L’autonomie signifie une plus grande présence de l’adulte pour l’accompagnement de l’élève, représentant 12,4% de l’information recueillie, soit 71 unités sur les 575, pouvant signifier, pour ces enseignants, la nécessité de renforcer la présence de l’adulte au côté de l’enfant pour qu’il fasse des apprentissages, fruit de la tradition de l’école: les élèves apprennent essentiellement avec l’adulte, l’enseignant, mais plus grande est la présence de l’adulte, moins grande est l’autonomie pour l’élève.
Vigotsky (1985) et Bandura (1979), entre autres, nous font penser à d’autres formes d’apprentissage, peut-être plus efficaces. Ces enseignants de soutien, par la quantité de l’information émise à cet item, paraissent vouloir dire qu’une des principales stratégies à mettre en œuvre sera précisément un grand accompagnement de la part de ces enseignants. Serait-ce qu’ils ont peur de perdre l’influence envers les écoles et les élèves, ou bien serait-ce qu’ils sont convaincus que c’est le meilleur pour les élèves? Notons que ce soutien est pensé surtout en raison de la quantité: «l’enseignant de soutien éducatif [devra] l’accompagner le plus grande nombre d’heures possible.» (Q98), en établissant une relation à deux, surtout en dehors de la salle de classe: l’élève «peut développer d’autres activités, en dehors de la salle de classe, avec l’enseignant de soutien éducatif» (Q265).
Sortir l’élève de la salle de classe pour faire des apprentissages, quels qu’ils soient, n’est pas un problème pour les enseignants de soutien éducatif, c’est trop habituel. Peut-être n’ont-ils pas pensé que chaque fois que l’élève laisse les autres élèves, il est éloigné de «l’histoire» qu’ils sont en train de vivre ensemble. Quand il revient, «l’histoire» peut être terminée et ils n’ont pas eu la chance de vivre son issue…

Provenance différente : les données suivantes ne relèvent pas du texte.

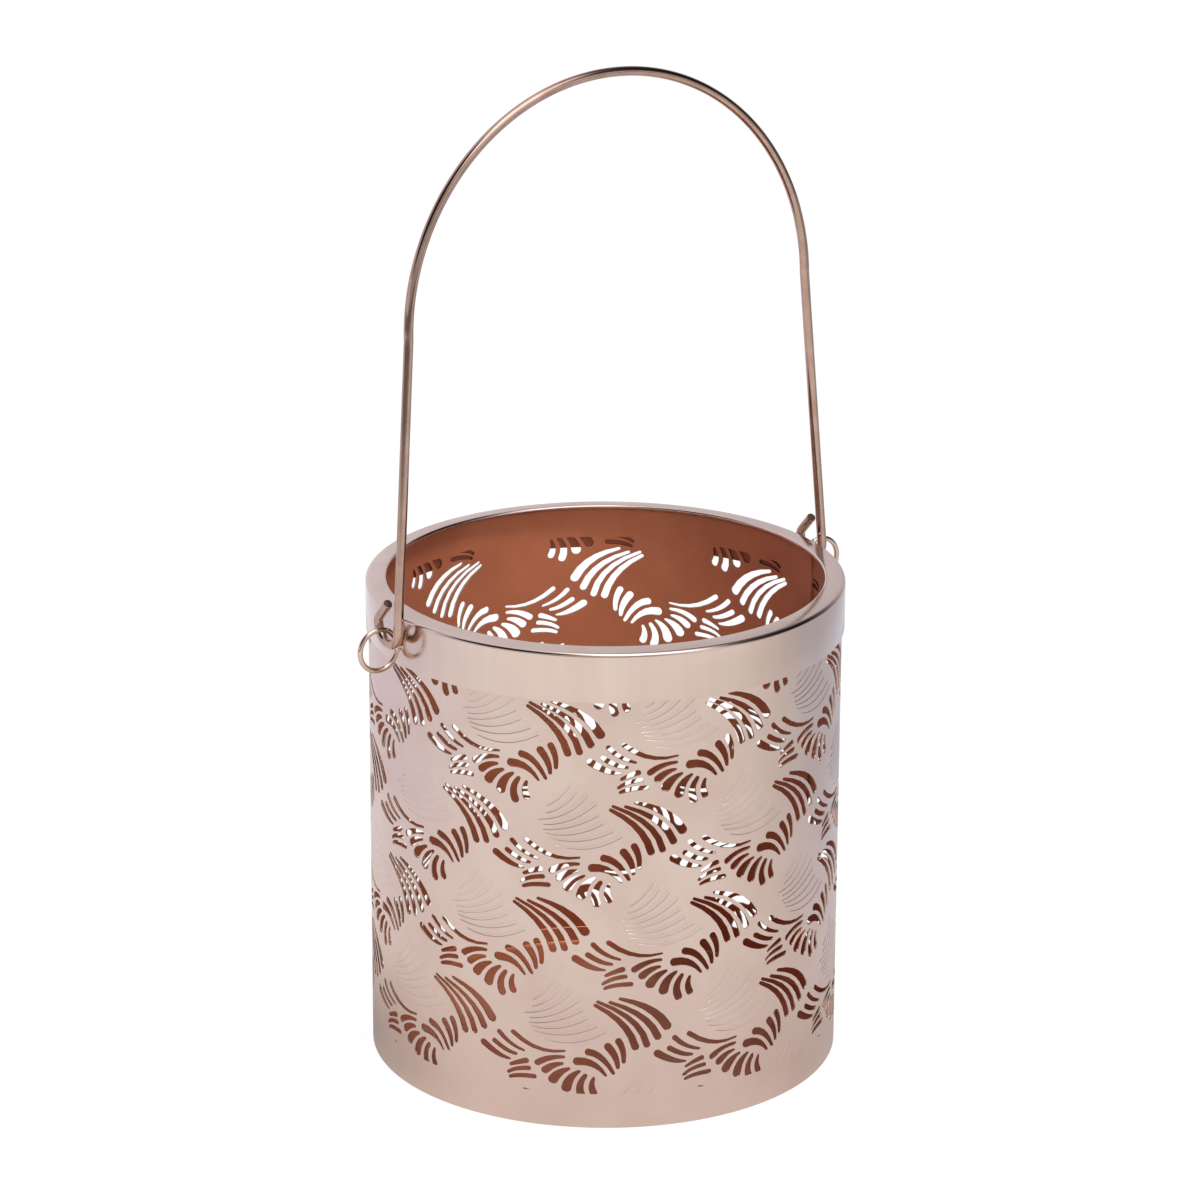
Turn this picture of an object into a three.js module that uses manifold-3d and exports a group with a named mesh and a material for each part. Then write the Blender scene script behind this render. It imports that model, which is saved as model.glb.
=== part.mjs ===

Dans cet accompagnement, l’enseignant de soutien peut être remplacé par un adulte, un autre enseignant: «Miguel devra avoir toujours avec lui (ou presque toujours) un enseignant qui l’accompagne dans les cours et, si possible, dans l’intervalle, afin de l’aider à contrôler son agressivité.» (Q121). L’aide de l’action éducative est aussi sollicitée pour accompagner Miguel: «dans ce cas, il me paraît indispensable, pour que le travail de la classe ne soit pas perturbé, que demeure en permanence avec l’élève un auxiliaire d’action éducative, pour faire avec lui une analyse et un registre des comportements, et qu’il puisse sortir avec lui de la salle de classe dans les moments où il perturbe le plus» (Q325).
La situation contextuelle (1,7%) est aussi un des domaines de l’intervention préconisés par ces enseignants, se concrétisant dans l’adaptation de la classe, transformation de l’enseignant ou de l’école. Ces enseignants parlent de petites classes (pas plus de 18 élèves). Les règlements officiels déterminent que la classe avec des élèves reconnus avec des besoins éducatifs spéciaux (maximum: 2) ait, si possible, vingt élèves. Si c’était Ainscow (1997) qui parle, il dirait que le fondamental pour réussir à l’école sont justement les stratégies utilisées par les enseignants des classes ordinaires mais aussi le travail développé à l’intérieur de la classe ordinaire, en mettant au second plan, le nombre d’élève par classe.
Affirmation qui découle de l’observation et du témoignage des enseignants de soutien éducatif.